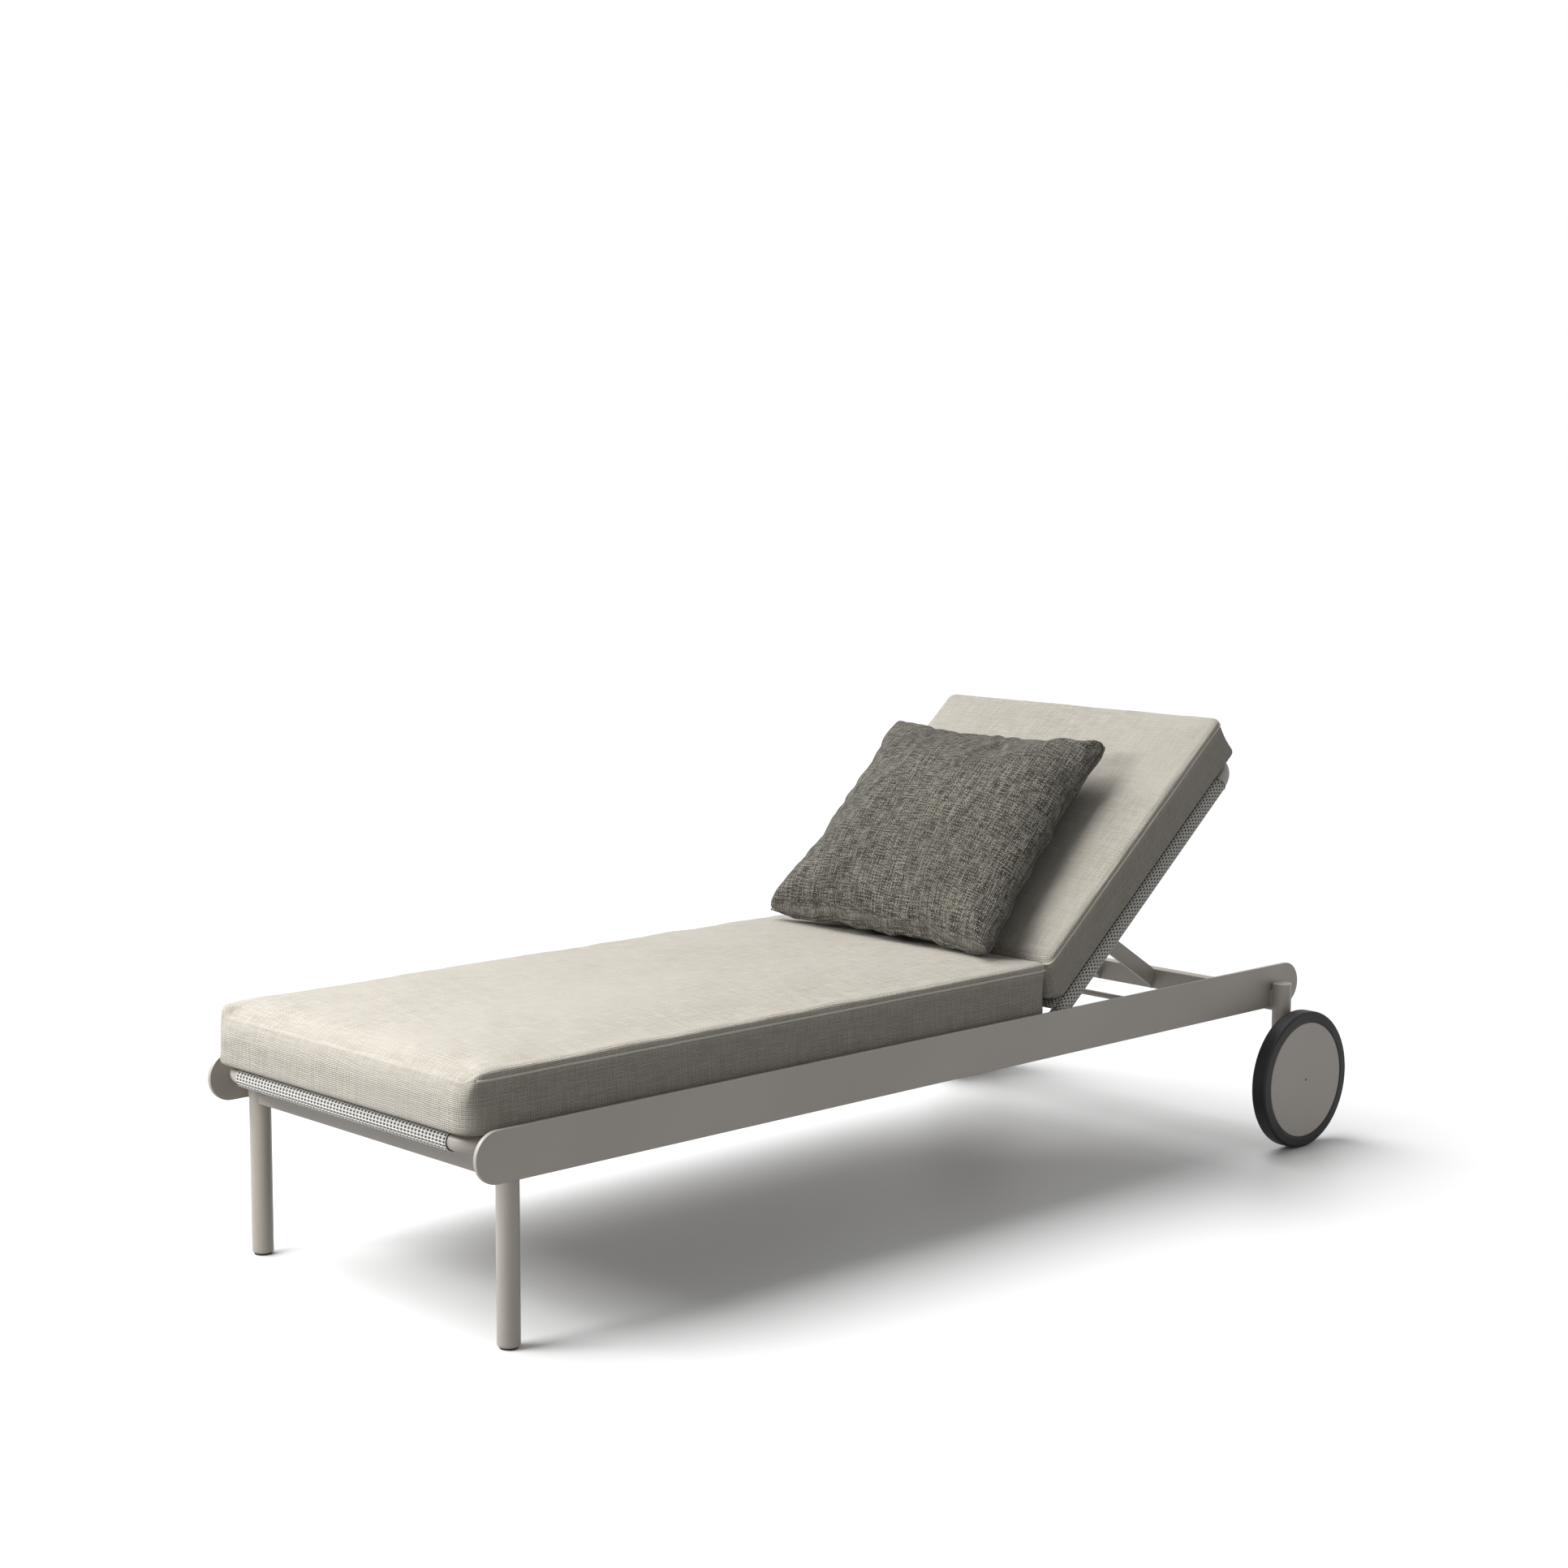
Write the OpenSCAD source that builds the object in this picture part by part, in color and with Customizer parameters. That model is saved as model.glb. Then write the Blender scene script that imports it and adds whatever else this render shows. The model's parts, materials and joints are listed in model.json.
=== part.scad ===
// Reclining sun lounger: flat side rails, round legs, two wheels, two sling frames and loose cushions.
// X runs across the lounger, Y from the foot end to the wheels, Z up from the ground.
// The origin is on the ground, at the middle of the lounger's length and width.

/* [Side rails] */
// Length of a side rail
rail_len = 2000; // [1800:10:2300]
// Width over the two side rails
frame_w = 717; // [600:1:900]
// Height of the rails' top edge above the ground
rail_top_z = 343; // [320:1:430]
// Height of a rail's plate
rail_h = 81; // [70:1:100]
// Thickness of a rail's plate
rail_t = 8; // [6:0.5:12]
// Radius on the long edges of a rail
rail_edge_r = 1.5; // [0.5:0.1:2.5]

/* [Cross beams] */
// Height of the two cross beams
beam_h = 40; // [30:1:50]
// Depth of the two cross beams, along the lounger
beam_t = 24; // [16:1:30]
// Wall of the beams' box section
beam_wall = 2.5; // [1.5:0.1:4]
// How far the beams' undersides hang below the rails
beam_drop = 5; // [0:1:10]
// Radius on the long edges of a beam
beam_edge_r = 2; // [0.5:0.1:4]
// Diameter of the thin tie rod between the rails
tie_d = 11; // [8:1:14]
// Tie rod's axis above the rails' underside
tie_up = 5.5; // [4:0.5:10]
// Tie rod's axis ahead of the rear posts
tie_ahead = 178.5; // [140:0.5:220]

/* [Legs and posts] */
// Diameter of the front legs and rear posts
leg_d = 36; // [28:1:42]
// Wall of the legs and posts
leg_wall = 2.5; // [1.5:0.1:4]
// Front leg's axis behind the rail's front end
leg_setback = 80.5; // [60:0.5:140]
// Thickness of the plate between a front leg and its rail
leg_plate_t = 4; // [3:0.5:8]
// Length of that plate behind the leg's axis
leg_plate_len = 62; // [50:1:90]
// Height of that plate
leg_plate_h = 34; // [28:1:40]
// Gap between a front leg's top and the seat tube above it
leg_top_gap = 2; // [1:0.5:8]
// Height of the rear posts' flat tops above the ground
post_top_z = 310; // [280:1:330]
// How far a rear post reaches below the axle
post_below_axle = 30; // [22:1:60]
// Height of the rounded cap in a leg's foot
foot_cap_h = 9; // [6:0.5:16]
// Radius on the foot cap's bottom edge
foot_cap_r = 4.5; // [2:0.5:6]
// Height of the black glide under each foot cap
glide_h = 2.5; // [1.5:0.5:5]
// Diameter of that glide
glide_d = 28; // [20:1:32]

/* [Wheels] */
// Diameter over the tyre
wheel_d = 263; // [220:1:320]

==

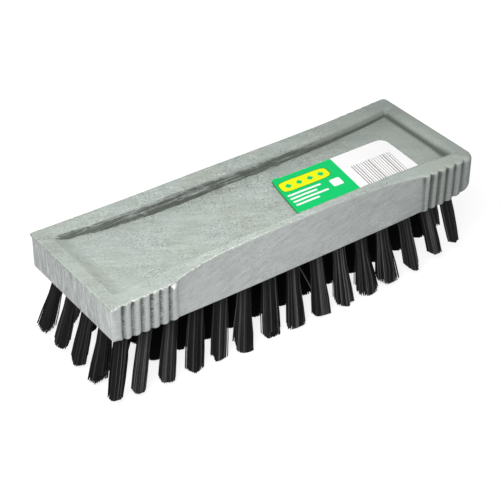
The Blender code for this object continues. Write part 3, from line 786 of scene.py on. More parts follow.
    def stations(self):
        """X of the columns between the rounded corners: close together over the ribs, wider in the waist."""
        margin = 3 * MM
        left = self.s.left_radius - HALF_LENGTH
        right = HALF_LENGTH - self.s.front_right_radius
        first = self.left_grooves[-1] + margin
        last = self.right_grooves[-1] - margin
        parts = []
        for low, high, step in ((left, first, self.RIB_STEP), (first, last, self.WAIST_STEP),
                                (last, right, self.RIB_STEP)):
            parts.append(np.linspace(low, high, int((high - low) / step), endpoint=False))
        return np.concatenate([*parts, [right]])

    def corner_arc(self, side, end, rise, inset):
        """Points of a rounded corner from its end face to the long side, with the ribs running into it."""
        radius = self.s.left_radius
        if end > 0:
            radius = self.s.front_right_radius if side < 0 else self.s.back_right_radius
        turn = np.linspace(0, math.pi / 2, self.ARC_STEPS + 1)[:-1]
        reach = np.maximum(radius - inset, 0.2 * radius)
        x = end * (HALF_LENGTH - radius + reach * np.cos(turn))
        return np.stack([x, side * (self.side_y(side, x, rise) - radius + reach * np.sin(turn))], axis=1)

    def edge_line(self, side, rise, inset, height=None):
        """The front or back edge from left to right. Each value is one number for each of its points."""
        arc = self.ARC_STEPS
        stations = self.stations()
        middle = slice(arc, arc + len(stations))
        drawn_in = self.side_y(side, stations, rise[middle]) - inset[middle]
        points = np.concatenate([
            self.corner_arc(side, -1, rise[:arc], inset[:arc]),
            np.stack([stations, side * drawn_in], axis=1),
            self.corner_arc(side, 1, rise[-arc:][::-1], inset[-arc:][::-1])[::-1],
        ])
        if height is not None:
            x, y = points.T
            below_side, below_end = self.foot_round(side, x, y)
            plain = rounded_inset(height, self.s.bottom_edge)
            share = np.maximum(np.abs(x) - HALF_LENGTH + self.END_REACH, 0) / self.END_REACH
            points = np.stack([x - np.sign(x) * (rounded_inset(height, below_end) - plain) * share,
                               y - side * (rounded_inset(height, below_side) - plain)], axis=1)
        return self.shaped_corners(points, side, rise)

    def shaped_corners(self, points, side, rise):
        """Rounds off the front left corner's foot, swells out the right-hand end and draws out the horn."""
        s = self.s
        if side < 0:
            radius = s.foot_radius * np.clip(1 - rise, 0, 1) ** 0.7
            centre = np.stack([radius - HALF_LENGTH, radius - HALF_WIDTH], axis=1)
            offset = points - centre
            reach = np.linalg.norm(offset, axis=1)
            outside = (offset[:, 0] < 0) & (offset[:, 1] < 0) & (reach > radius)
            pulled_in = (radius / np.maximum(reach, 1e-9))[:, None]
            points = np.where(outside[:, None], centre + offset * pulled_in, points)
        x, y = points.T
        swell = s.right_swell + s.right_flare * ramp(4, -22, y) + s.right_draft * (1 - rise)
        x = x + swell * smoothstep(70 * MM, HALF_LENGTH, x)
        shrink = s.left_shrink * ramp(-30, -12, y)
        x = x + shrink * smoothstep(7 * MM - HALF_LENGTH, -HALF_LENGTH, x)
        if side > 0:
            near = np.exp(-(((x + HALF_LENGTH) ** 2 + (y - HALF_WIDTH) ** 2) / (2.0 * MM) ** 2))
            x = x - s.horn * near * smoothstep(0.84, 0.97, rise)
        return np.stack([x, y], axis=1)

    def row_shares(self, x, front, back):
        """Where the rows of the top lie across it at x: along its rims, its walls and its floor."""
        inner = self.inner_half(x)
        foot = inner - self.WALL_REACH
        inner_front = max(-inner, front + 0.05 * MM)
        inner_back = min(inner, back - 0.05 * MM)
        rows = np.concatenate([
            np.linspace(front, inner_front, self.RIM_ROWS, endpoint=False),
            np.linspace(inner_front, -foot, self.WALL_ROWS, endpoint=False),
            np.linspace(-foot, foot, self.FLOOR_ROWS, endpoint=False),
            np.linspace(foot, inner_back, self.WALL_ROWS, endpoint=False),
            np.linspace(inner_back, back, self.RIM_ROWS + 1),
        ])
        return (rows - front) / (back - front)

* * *

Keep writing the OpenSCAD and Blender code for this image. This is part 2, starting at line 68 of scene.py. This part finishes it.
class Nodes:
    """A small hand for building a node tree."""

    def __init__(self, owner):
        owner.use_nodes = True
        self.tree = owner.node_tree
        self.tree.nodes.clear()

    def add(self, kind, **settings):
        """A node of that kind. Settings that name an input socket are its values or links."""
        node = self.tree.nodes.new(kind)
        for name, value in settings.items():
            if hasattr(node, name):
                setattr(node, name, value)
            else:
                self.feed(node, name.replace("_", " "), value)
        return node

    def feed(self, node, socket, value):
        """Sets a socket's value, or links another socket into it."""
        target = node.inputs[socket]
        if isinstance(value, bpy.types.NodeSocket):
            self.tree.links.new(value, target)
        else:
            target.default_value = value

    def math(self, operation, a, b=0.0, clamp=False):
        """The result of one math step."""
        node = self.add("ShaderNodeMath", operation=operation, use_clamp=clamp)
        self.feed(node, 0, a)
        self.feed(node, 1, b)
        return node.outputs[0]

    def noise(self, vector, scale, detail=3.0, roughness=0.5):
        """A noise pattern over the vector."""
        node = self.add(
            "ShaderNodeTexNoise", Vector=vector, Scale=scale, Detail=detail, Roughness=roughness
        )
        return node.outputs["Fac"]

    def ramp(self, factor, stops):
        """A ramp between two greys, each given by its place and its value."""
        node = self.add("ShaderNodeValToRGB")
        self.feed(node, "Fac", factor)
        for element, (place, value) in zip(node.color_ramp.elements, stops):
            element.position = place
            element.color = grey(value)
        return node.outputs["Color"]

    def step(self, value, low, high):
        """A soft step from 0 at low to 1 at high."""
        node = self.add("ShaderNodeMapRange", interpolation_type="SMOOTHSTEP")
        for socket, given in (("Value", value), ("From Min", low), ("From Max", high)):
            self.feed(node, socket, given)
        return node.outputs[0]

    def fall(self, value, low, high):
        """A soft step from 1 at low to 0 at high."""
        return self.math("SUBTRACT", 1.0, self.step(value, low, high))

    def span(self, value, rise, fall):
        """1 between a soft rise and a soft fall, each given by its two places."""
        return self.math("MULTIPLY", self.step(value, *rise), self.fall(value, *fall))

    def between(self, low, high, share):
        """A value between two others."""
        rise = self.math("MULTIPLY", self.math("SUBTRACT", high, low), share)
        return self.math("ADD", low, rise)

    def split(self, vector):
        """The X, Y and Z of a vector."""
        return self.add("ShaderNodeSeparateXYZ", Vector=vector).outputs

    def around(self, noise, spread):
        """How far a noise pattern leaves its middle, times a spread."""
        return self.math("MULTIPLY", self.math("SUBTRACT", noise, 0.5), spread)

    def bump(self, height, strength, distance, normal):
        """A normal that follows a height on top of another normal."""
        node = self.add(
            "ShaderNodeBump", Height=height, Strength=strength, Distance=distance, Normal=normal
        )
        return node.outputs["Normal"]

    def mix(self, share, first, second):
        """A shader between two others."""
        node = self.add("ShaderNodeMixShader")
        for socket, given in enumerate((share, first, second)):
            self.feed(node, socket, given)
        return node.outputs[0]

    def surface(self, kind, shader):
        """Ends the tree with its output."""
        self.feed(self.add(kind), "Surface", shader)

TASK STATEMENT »
Give again, word for word, only the lines running from the line with "The Blender code" through the line with "return np.concatenate([*parts, [right]])"; include both of those lines.

EXERCISE RESULT »
The Blender code for this object continues. Write part 3, from line 786 of scene.py on. More parts follow.
    def stations(self):
        """X of the columns between the rounded corners: close together over the ribs, wider in the waist."""
        margin = 3 * MM
        left = self.s.left_radius - HALF_LENGTH
        right = HALF_LENGTH - self.s.front_right_radius
        first = self.left_grooves[-1] + margin
        last = self.right_grooves[-1] - margin
        parts = []
        for low, high, step in ((left, first, self.RIB_STEP), (first, last, self.WAIST_STEP),
                                (last, right, self.RIB_STEP)):
            parts.append(np.linspace(low, high, int((high - low) / step), endpoint=False))
        return np.concatenate([*parts, [right]])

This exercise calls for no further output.